As always we have a suite of cards at our disposal to disrupt our opponents and help get us out of a jam. Our reactive package consists of some counter magic, a couple of board wipes, a few removal spells, some of which are attached to creatures, and one spell that lets us refill the board if we get wiped. Keep in mind we have plenty of bounce spells as well which do a good impression of removal spells when targeting expensive creatures. When someone spends their whole turn dropping a big fatty and you spend a couple of mana to put it back in their hand that can easily deter them from making the same play again.
With a tight budget it was pretty difficult to find creative ways to end the game. That’s why our most common path to victory will be the extremely original plan of “Make a ton of guys and cast overrun then kill everybody”. Hey, what can I say, it’s a tried and true strategy. What we do have to bring to the table that’s at least a tiny bit fresh is overrun in the form of creatures! We’ve got Great Oak Guardian, Ridgescale Tusker and Cultivator of Blades for end game that can also increase our creature count to synergise with each other and our commander.
We also have access to Psychosis Crawler and Diluvian Primordial as win conditions that might not involve having to attack anybody which can be useful in the face of annoying defensive enchantments.

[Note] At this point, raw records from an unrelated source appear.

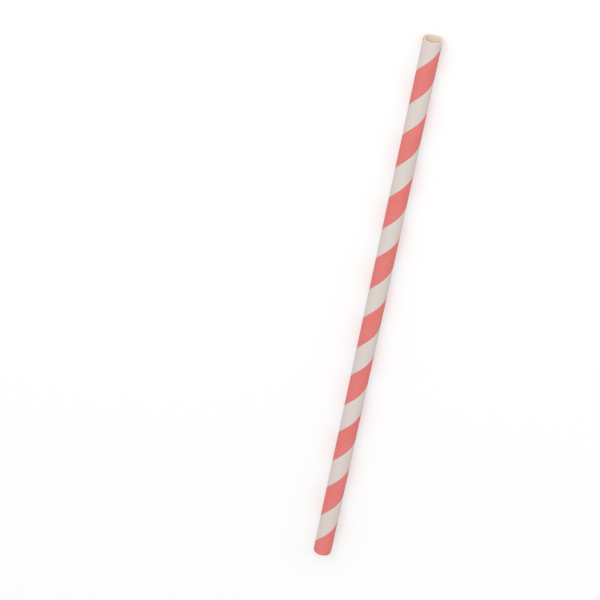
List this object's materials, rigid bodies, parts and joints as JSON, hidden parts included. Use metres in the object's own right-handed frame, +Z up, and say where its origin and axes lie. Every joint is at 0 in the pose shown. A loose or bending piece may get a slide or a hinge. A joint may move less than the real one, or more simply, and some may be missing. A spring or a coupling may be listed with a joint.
{
  "type": "paper drinking straw",
  "caption": "Straight paper drinking straw: a thin spiral-wound tube with coral and white stripes, square-cut and open at both ends.",
  "frame": {"origin": "on the surface that the straw lies on, under the middle of its length", "axes": "+X along the straw towards its mouth, +Z up, the straw lying on its side"},
  "size_m": [0.197, 0.006, 0.0059],
  "materials": {
    "paper": "matte"
  },
  "bodies": {
    "root": {"straw": "paper"}
  },
  "joints": []
}
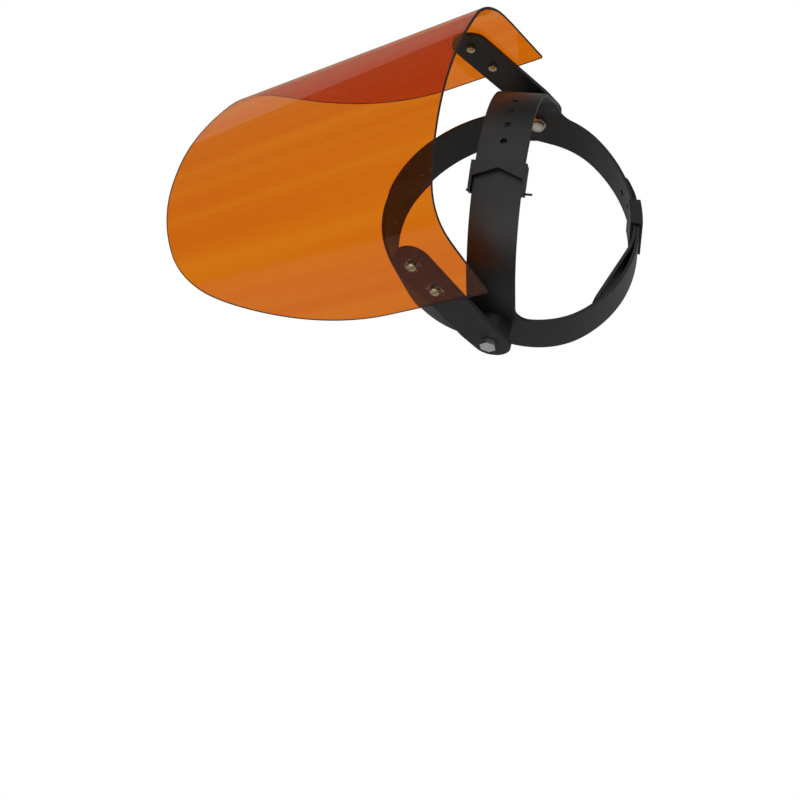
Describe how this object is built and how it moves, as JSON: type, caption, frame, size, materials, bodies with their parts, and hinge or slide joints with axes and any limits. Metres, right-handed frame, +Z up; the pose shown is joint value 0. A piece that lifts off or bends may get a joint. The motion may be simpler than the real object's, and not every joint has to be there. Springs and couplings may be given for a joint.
{
  "type": "face shield",
  "caption": "Worn face shield: a deep bent transparent visor screwed to arms that pivot at the temples of a strap headband with crown and nape straps joined by keepers.",
  "frame": {"origin": "centre of the head opening, on the visor's hinge axis, midway between the pivots", "axes": "+X the wearer's left, -Y the front, +Z up as worn, with the visor raised at rest"},
  "size_m": [0.2196, 0.338, 0.1843],
  "materials": {
    "headband_plastic": "black moulded polyethylene, satin",
    "keeper_plastic": "black moulded plastic, satin",
    "visor_acrylic": "transparent orange acrylic sheet, polished faces, sawn edges",
    "boss_plastic": "black moulded plastic, satin",
    "arm_plastic": "black plastic strip, satin, cut edges",
    "bright_zinc": "bright zinc plate",
    "yellow_zinc": "yellow passivated zinc plate"
  },
  "bodies": {
    "headband": {"headband": "headband_plastic", "pivot_boss_left": "boss_plastic", "pivot_washer_left": "bright_zinc", "pivot_nut_left": "bright_zinc", "pivot_bolt_left": "bright_zinc", "pivot_boss_right": "boss_plastic", "pivot_washer_right": "bright_zinc", "pivot_nut_right": "bright_zinc", "pivot_bolt_right": "bright_zinc"},
    "visor": {"visor": "visor_acrylic", "arm_left": "arm_plastic", "visor_screw_left_front": "yellow_zinc", "visor_nut_left_front": "yellow_zinc", "visor_screw_left_rear": "yellow_zinc", "visor_nut_left_rear": "yellow_zinc", "arm_right": "arm_plastic", "visor_screw_right_front": "yellow_zinc", "visor_nut_right_front": "yellow_zinc", "visor_screw_right_rear": "yellow_zinc", "visor_nut_right_rear": "yellow_zinc"},
    "crown_keeper": {"crown_keeper": "keeper_plastic"},
    "rear_keeper": {"rear_keeper": "keeper_plastic"}
  },
  "joints": [
    {"name": "visor_hinge", "type": "hinge", "parent": "headband", "child": "visor", "pos_m": [0, 0, 0], "axis": [-1, 0, 0], "range_deg": [-66, 44]},
    {"name": "crown_keeper_slide", "type": "hinge", "parent": "headband", "child": "crown_keeper", "pos_m": [0, 0, 0], "axis": [0, -0.998, 0.0628], "range_deg": [-0.5, 12]},
    {"name": "rear_keeper_slide", "type": "hinge", "parent": "headband", "child": "rear_keeper", "pos_m": [0, -0.02019, -0.0326], "axis": [0, 0.113, 0.9936], "range_deg": [-2, 2]}
  ]
}
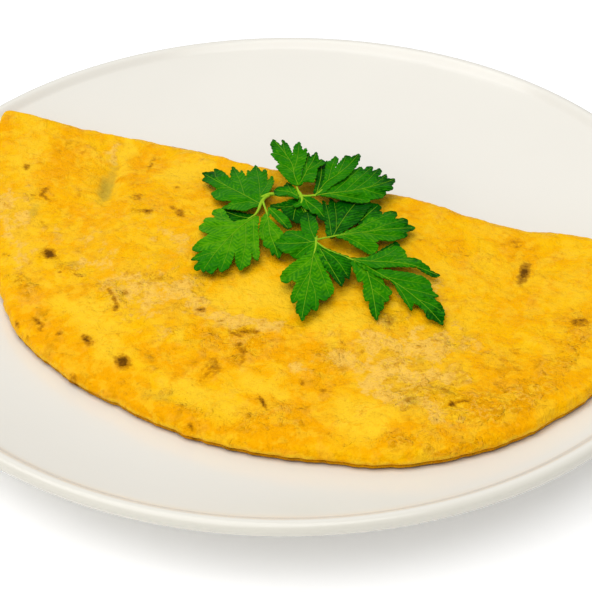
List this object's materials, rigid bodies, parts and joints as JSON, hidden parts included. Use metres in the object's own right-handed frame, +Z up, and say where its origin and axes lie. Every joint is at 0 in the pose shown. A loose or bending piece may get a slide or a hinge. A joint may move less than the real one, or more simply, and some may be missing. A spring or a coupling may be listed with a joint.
{
  "type": "folded omelette on a plate",
  "caption": "Half-moon folded omelette lying across a round coupe plate, with a sprig of flat-leaf parsley on top near the fold.",
  "frame": {"origin": "middle of the plate's foot ring, at the height of the table", "axes": "+Z up; the fold of the omelette runs from the back left (-X, +Y) to the front right (+X, -Y), and its arc faces -Y"},
  "size_m": [0.27, 0.27, 0.0317],
  "materials": {
    "glaze": "glossy cream-white glaze",
    "egg": "moist fried egg skin, yellow with amber browning",
    "parsley": "satin green leaf"
  },
  "bodies": {
    "root": {"plate": "glaze", "omelette": "egg", "parsley_sprig": "parsley"}
  },
  "joints": []
}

There we have it! A super fun Tishana deck looking to flood the board, bounce some creatures and draw a million cards when the opportunity presents itself, for only $50! I may have disappointed some by not making this a tribal deck as Ixalan is very tribal focused but I guarantee that once Rivals of Ixalan hits and we get a few more Pirates and Dinos to play with, I’ll be donning my explorer's/deckbuilders cap and jumping right in!
Until then, seeya in a couple weeks! Cheers!